Sehingga sangatlah penting tema seminar mengangkat isu Pepera 1969 yang
dikaitkan dengan isu lainnya yaitu kesejahteraan dan keadilan sesudah 43 tahun
pelaksanaan Pepera. Penyelenggaraannya di universitas, terutama di UGM untuk
memberikan muatan intelektual sehingga tujuan dari dialog terbuka bisa terselenggara.
Kenyataan
pembubaran seminar nasional ini sebenarnya menjelaskan banyak hal terkait
dengan kesesuaian antara isu yang diperjuangkan dengan metode
memperjuangkannya. Terlihat jelas bahwa pemuda-pemuda Papua berasumsi bahwa
seminar dengan isu tentang Pepera 1969 seharusnya dibahas di Papua, bukan di
Yogyakarta. Pembahasan tentang solusi untuk Papua, bisa dilakukan dalam konteks
lebih luas di Indonesia, tetapi bahasan yang terkait dengan Pepera 1969
harusnya dilaksanakan di Papua. Sementara untuk penyelenggara, apabila Papera
1969 adalah permasalahan, sebaiknya didiskusikan secara terbuka juga diluar
bumi Papua, supaya seluruh warganegara Indonesia mengerti permasalahannya.
Kesalahpemahaman
terkait dengan maksud penyelenggaraan dan pemilihan tema pembahasan seminar
nasional ini, akhirnya menyebabkan seminar nasional berjalan setengah
pelaksanaannya saja. Ketegangan dalam memahami maksud penyelengaraan dari acara
seminar nasional terlihat belum terselesaikan sehingga akhirnya dibawa sampai
pada pelaksanaannya. Sekalipun demikian yang sangat menarik terlihat bahwa
seminar berlangsung tanpa penjagaan aparat. Pendekatan anti kekerasan sebagai
prinsip penyelenggara sangat mewarnai kegiatan seminar ini. Upaya berdiskusi
dicoba dibangun tanpa terpengaruh dengan stigmatisasi yang sudah berkembang
dalam masyarakat tentang permasalahan Papua yang terkait dengan peran aparat
dalam kekerasan di Papua.
Dengan
pilihan ini, menetralkan ruang seminar dari kehadiran aparat, diharapkan akan
ada diskusi yang terbuka dan kekeluargaan tentang masalah Papua.

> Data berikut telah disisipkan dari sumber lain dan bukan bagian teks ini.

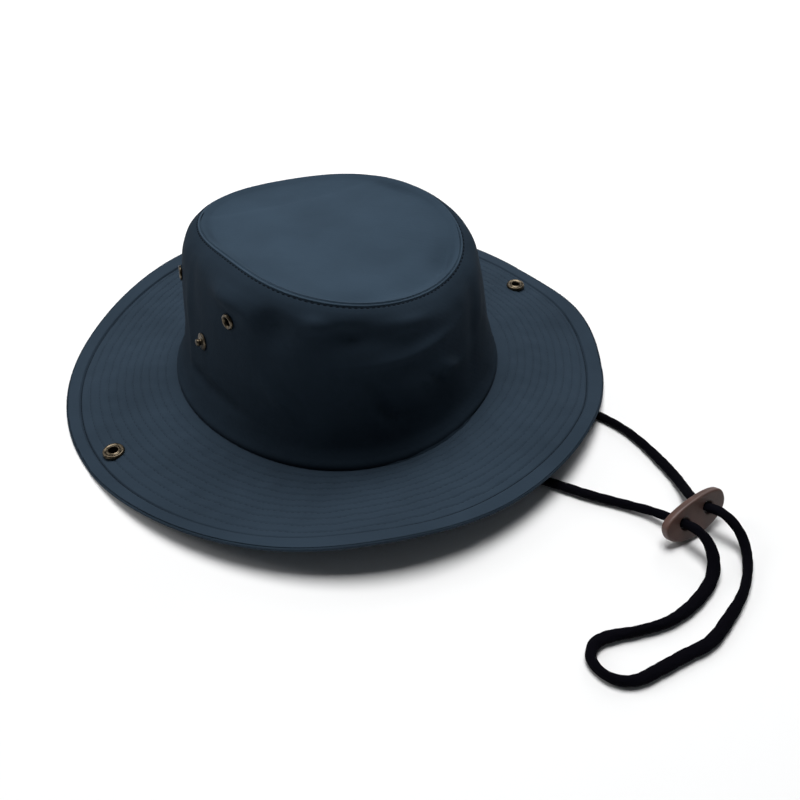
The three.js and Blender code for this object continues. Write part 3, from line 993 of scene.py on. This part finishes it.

Akan tetapi
situasi ternyata menunjukkan kenyataan lain. Asumsi diskusi intelektual yang
diharapkan berlangsung akhirnya harus dihentikan sesudah beberapa orang
terpancing emosi oleh karena upaya penggalian tentang Pepera 1969 yang ternyata
dalam benak masyarakat Papua mempunyai makna yang berbeda dengan peserta
lainnya yang sama sekali masih baru dalam mengerti tentang isu ini. Kesan
kekerasan muncul seolah-olah ada ketidakkonsistensi dari perjuangan HAM yang
sedang dilakukan dengan melakukan tindakan-tindakan yang melanggar nilai-nilai
yang sedang diperjuangkannya sendiri.
Pembelajaran
yang bisa dipetik dari penyelenggaraan seminar untuk tujuan dialog adalah
penentuan tema harus merupakan kesepakatan dari semua pihak yang mempunyai
kepentingan terhadap isu yang dibahas. Apabila tema tertentu akhirnya harus
diangkat sebagai bahasan, maka proses sosialisasi pematangan persepsi tentang isu
tsb perlu dilakukan merata sebelum kemudian dibuka untuk didiskusikan lebih
meluas dengan menghadirkan semakin banyak orang. Mekanisme kegiatan dilakukan
dari bawah, sebenarnya merupakan metode berdialog berjenjang yang memang harus
melalui suatu proses dengan waktu tertentu. Prinsip-prinsip ini apabila
dilakukan, ditambah dengan proses menetralisasikan ruang diskusi publik atau
seminar dari kehadiran aparat pada akhirnya dapat menghasilkan kualitas seminar
dengan tujuan pencapaiannya yang diharapkan bersama.